|
|
|
|
|
by Barrin92
1947 days ago
|
|
you don't need any NLP to rank webpages (in fact the entire innovation of Google was that they figured out a way to rank pages completely ignoring that fact). Pagerank works fundamentally by treating the web as a graph and prioritising results based on their connections, that is to say it ranks based on popularity and is agnostic about the content of the actual page. This generally has worked well. On the other hand, actually attempting to manipulate search results based on automated handling of content is what has given us countless of censorship debates or simply failure where even uncontroversial content is removed or downranked because it violated some sort of strange rule because it had a 'bad word' in it.

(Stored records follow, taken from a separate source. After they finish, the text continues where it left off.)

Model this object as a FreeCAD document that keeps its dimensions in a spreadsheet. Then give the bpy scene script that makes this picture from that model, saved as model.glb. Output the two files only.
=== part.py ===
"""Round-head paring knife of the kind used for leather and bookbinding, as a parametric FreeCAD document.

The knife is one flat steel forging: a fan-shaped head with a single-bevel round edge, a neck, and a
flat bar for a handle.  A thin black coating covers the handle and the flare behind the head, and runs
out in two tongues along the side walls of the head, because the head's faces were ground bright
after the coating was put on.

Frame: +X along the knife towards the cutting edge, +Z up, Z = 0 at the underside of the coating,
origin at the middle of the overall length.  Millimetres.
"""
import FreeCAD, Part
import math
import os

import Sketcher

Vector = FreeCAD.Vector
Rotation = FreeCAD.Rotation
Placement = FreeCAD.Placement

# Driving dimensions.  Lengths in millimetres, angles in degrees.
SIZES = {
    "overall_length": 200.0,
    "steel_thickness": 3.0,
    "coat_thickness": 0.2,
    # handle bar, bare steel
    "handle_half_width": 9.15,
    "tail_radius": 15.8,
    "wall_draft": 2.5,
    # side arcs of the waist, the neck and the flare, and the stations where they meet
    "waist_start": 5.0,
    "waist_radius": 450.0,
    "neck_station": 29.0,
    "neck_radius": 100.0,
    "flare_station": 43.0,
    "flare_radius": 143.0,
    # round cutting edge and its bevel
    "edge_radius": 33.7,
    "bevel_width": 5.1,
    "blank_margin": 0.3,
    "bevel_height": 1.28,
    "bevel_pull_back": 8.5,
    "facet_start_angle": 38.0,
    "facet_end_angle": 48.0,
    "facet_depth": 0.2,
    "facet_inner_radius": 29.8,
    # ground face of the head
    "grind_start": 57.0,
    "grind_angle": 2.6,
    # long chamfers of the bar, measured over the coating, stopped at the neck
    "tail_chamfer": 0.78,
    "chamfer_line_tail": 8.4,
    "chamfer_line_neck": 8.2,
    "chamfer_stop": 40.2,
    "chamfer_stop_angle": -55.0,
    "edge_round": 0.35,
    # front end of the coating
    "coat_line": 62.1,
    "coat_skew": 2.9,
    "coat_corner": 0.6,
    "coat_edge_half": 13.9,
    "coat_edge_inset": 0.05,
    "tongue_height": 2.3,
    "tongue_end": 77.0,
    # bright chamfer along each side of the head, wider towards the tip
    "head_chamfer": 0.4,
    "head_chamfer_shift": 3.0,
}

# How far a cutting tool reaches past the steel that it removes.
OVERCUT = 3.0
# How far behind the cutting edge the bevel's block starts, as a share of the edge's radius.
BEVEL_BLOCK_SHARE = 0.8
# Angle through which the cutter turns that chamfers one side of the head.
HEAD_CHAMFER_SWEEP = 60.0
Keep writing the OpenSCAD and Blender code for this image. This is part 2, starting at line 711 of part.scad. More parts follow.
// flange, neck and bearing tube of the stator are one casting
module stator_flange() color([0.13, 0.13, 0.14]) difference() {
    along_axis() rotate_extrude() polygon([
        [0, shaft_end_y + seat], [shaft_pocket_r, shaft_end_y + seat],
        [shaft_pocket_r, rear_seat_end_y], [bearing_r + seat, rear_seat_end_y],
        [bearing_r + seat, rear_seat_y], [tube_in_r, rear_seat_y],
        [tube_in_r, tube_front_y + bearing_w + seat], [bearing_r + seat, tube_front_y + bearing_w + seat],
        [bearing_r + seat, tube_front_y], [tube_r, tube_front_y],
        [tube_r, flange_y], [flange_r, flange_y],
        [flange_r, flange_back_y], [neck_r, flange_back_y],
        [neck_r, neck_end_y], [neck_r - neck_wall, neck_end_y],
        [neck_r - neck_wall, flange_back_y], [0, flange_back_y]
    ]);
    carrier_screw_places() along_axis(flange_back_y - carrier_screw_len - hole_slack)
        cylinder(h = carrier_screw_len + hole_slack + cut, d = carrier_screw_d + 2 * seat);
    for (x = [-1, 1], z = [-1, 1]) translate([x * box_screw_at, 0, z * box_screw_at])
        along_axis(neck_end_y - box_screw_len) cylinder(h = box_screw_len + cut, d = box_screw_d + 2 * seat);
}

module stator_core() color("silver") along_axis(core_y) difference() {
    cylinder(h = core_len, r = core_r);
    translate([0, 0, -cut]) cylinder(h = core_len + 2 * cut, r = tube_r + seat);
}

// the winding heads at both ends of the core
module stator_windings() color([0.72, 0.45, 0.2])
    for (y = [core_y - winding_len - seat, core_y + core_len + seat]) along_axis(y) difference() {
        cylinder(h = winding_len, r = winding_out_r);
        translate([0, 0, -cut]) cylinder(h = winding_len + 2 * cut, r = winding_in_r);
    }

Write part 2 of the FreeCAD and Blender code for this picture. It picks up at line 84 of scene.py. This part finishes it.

On Facebook recently clothing ads for the disabled people were banned[1], because turns out the ML system only cared about the wheelchair, not the person in it. It's actually fairly straight-forward to build recommender systems on transparent, graph-based algorithms and it gives you the added advantage of not discriminating in strange ways. [1]https://www.nytimes.com/2021/02/11/style/disabled-fashion-fa... |
|
It's trivial to generate webs of fake, inter-related content and use that specifically to feed incoming links to valuable pages. Or to comment-spam websites so aggressively it ruins them. Or all of the secret deals between high-ranking sites to feed links even though the sites weren't related. There are countless examples of black-hat techniques to break PageRank.
I am sorry but you simply can't build a sustainable search engine without deeply understanding the user intent and the meaning behind the indexed pages.